Felizmente, a carismática parceria central de Tom e Mark ajuda a conduzir o filme nos momentos mais complicados. Embora Tom não seja o Nathan Drake despreocupado que todos conhecemos, já temos muitos traços do aventureiro – incluindo seu guarda-roupa (e coldre de ombro marrom), seu pequeno momento “oh crap” antes de ser atingido por um carro, a progressão de Nathan é principalmente se tornar um melhor caçador de tesouros e ajudar Sully a ser uma pessoa melhor em vez de qualquer realização pessoal. 

Na parte técnica, Uncharted parece tão bom quanto qualquer sucesso de bilheteria típico de Hollywood, mas isso também significa que ele tem muitas das mesmas falhas, mais evidentes no uso excessivo de CGI. Há muitas sequências de luta divertidas e cenários de ação para os fãs de ação e aventura, que também prestam homenagem ao material de origem. A grande cena de ação do filme, a sequência do avião, é tirada diretamente de Uncharted 3: Drake ‘s Deception. Embora tanto ela quanto a batalha final sejam inegavelmente impressionantes, os efeitos visuais são, infelizmente, tão óbvios que parecem retirados do Hardcore Henry, levando você abertamente à ação em uma sequência do tipo em primeira pessoa. Grande parte da estética do resto do filme tem uma abordagem semelhante, com a fotografia de Chung-hoon Chung capturando o visual cinematográfico exagerado dos jogos.

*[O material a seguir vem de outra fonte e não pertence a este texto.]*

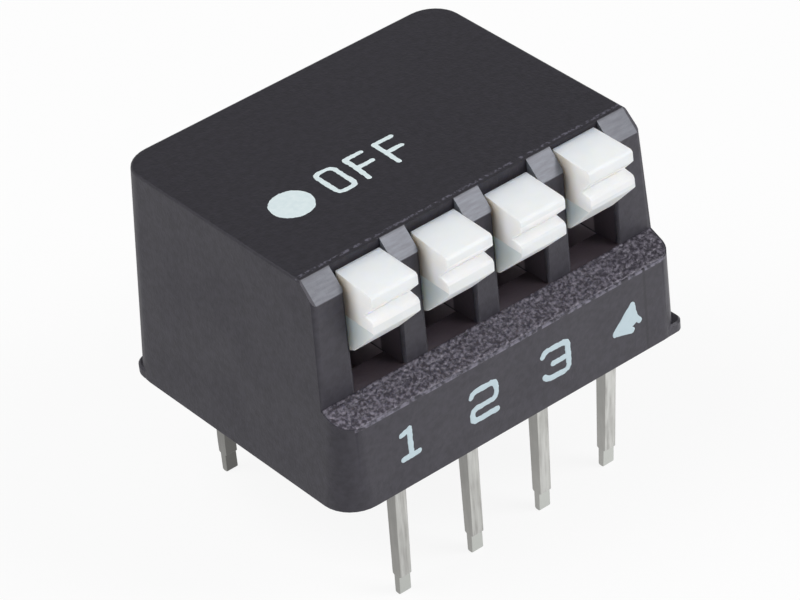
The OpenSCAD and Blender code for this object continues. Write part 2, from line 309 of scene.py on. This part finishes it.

Para aqueles que sentem falta de  aventuras de caça ao tesouro pelas mais belas paisagens ao redor do mundo, há muitos locais bonitos em destaque, filmados predominantemente na Espanha, em Barcelona – particularmente Palau Nacional de Montjuïc e La Sagrada Familia – aparecem fortemente, juntamente com a cidade catalã de Lloret de Mar, que foi transformada para as sequências do Sudeste Asiático.

Resta saber se Uncharted funcionará para aqueles que são fãs mais dedicados dos jogos do que eu, mas, de uma perspectiva puramente cinematográfica, é uma adaptação agradável e surpreendentemente divertida.